One year later and quite a lot has changed. Whether it’s Twitter and YouTube’s influence in the Middle East or local startups like Charity Water and Catchafire making social good trendy, we’ve seen that organizations on the Web can have a tremendous amount of power to create positive change. In two weeks, we’ll be hosting an event titled “Rethinking Social Entrepreneurship” with General Assembly and Good Karma.
“Traditional entrepreneurs rely on relatively narrow measures of success. Revenues, profits, market share, exit size – that’s what’s important. Social entrepreneurs look at those same metrics, but they also have so-called “social” criteria for success. To the social entrepreneur, it’s not just how much money you’ve generated (though that’s important): it’s also how much change you’ve enacted, how much good you’ve done. Keeping that ‘good’ as a core corporate objective is what sets social entrepreneurs apart from the rest. Shareholders receive both financial and social gain.”
-Chris Bliss, co-founder of Good Karma
The event will feature a roundtable discussion with leaders from New York City’s startup, nonprofit, and investment communities. The discussion will be moderated by Chris Bliss, co-founder of Good Karma, who recently wrote a piece titled Giving Ain’t Easy, But it Should Be.
- Matt Cohen is Principal at City Light Capital, a venture capital firm that specializes in impact investment.

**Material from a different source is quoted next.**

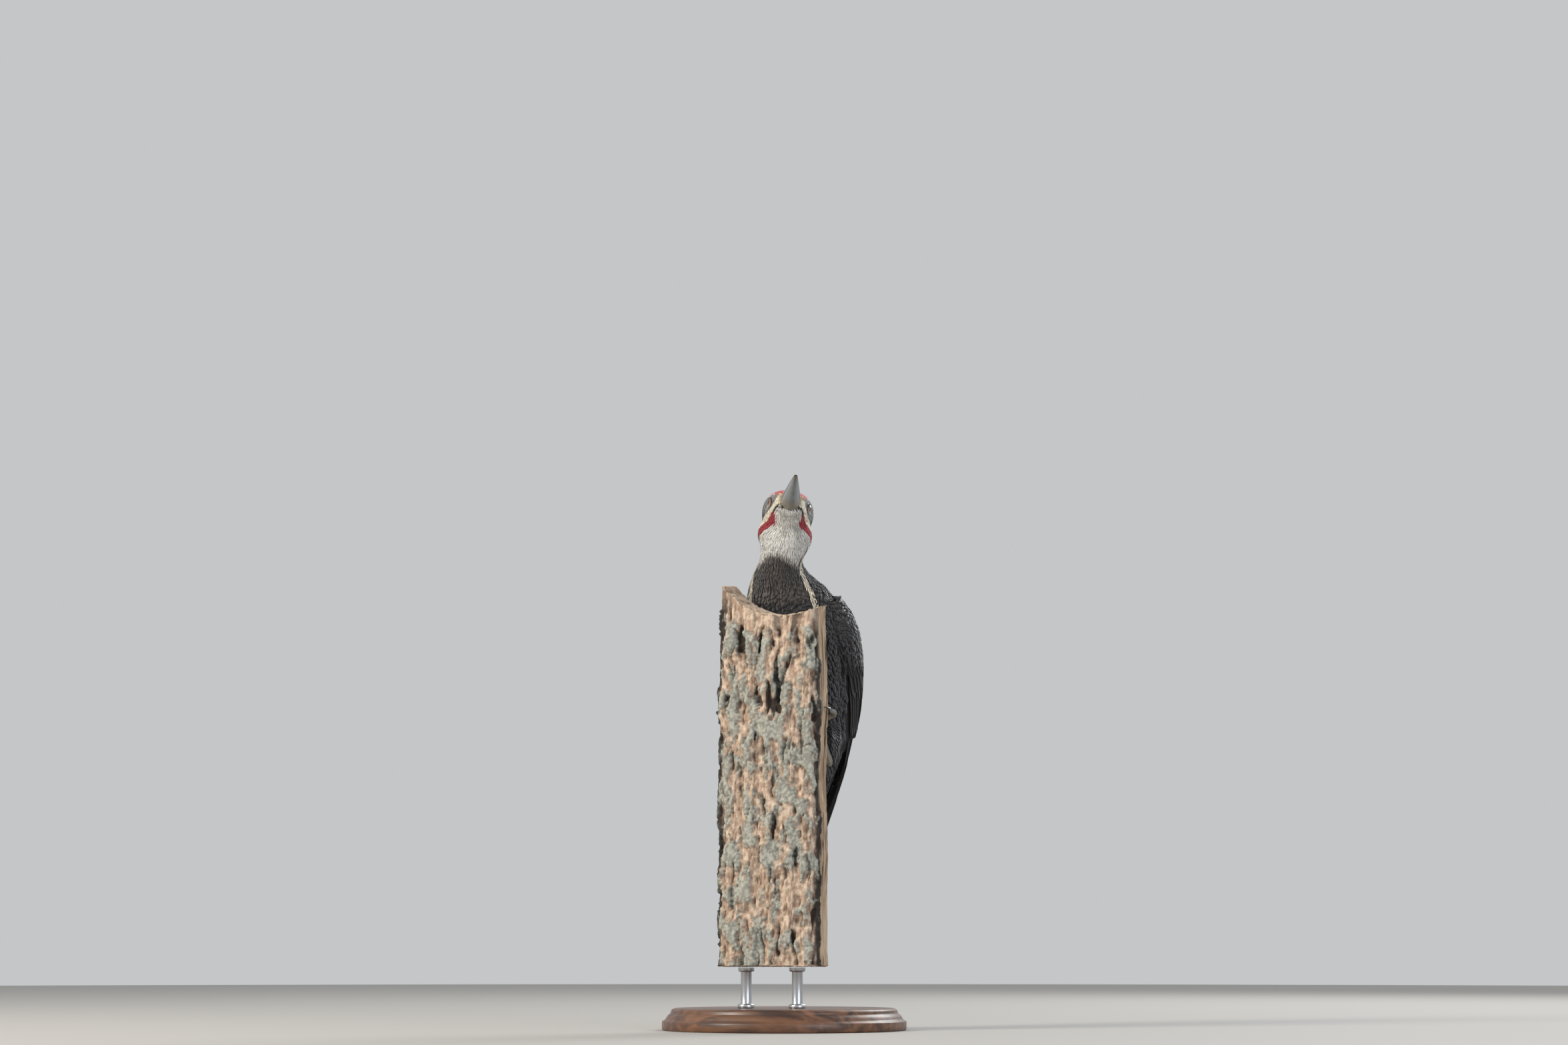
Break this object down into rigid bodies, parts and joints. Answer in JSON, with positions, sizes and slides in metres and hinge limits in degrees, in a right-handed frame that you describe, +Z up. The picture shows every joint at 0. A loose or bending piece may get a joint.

- Oliver Hurst-Hiller is CTO at DonorsChoose, an online charity that facilitates gifts to classrooms.
- Matthew Klein is the executive director of the Blue Ridge Foundation, a self-described social innovation fund and nonprofit incubator.
- Rachael Chong is CEO at Catchafire, a service that connects pro bono professionals with nonprofit organizations.
- Susan McPherson is Senior VP at Fenton,, a public-interest firm, and specializes Corporate Social Responsibility (CSR).
“Social entrepreneurs and progressive companies tend to get overlooked in the freneticism and hype of tech startups,” says Chris Bliss, who’s moderating the event panel. “We want to highlight who they are and what they’re doing, as well as take a critical approach to what it means to ‘do good.'”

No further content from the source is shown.